Aim of the exercise
From the listing below, pull each line that includes "bodies".
------------------------------------------------
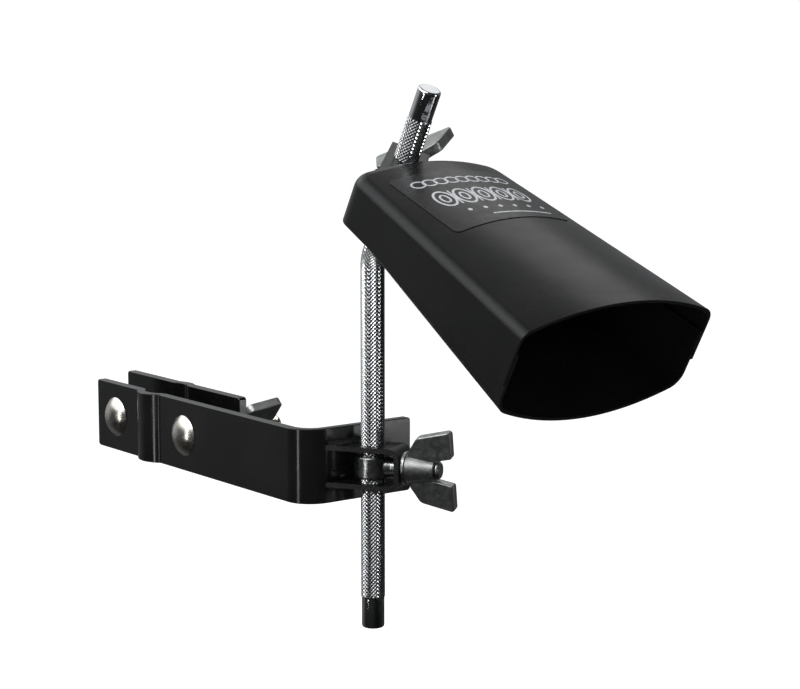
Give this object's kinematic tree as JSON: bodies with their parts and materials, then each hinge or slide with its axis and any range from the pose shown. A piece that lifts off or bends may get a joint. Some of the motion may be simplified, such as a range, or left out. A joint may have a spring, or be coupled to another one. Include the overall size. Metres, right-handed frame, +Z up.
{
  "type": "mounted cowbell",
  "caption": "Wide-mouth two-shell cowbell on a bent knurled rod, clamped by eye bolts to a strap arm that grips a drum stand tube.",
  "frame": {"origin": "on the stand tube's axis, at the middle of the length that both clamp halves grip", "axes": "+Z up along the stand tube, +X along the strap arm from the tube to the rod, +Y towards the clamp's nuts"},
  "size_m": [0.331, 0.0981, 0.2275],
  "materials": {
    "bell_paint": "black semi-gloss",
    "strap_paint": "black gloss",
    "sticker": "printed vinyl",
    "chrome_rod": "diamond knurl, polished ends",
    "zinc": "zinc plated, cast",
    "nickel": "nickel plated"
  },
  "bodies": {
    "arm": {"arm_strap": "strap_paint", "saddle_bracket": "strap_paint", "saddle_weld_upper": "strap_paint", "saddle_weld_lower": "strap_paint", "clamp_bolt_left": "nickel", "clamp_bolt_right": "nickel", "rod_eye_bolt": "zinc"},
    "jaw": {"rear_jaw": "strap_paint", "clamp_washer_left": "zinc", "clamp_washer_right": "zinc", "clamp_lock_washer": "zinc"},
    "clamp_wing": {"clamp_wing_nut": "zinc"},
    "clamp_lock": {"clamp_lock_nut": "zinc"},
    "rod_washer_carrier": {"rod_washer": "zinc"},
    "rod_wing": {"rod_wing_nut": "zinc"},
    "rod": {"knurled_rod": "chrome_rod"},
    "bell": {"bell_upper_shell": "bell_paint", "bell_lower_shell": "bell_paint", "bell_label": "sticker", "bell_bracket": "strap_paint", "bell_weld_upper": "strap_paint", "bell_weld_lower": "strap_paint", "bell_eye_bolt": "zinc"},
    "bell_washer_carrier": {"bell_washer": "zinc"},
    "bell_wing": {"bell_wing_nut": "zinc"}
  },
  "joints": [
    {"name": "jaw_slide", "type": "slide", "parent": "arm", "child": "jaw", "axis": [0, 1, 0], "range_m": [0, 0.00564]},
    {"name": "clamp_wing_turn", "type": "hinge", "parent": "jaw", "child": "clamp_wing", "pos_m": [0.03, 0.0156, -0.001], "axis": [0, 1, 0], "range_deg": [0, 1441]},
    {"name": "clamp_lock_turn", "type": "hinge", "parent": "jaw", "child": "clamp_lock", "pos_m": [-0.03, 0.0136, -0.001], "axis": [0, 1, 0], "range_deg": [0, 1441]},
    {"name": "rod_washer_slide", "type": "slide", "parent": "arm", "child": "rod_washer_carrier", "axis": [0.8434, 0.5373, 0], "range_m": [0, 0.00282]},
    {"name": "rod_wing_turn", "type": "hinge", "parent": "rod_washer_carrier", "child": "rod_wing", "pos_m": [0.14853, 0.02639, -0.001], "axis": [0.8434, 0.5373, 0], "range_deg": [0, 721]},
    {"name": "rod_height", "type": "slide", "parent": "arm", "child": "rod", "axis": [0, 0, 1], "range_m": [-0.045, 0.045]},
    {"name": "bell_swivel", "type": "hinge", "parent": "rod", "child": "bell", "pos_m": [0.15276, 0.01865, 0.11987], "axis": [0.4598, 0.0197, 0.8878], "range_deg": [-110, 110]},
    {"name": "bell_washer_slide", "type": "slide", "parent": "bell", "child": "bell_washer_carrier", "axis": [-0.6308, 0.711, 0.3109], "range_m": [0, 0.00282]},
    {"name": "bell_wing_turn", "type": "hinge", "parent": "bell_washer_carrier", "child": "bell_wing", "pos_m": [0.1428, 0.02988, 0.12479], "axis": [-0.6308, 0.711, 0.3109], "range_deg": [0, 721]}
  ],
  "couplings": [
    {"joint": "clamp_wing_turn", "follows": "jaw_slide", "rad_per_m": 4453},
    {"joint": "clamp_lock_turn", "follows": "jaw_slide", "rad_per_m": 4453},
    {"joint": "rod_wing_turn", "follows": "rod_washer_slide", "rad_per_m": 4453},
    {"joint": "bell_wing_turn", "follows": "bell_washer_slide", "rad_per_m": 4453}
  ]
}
------------------------------------------------
Task output
Give this object's kinematic tree as JSON: bodies with their parts and materials, then each hinge or slide with its axis and any range from the pose shown. A piece that lifts off or bends may get a joint. Some of the motion may be simplified, such as a range, or left out. A joint may have a spring, or be coupled to another one. Include the overall size. Metres, right-handed frame, +Z up.
  "bodies": {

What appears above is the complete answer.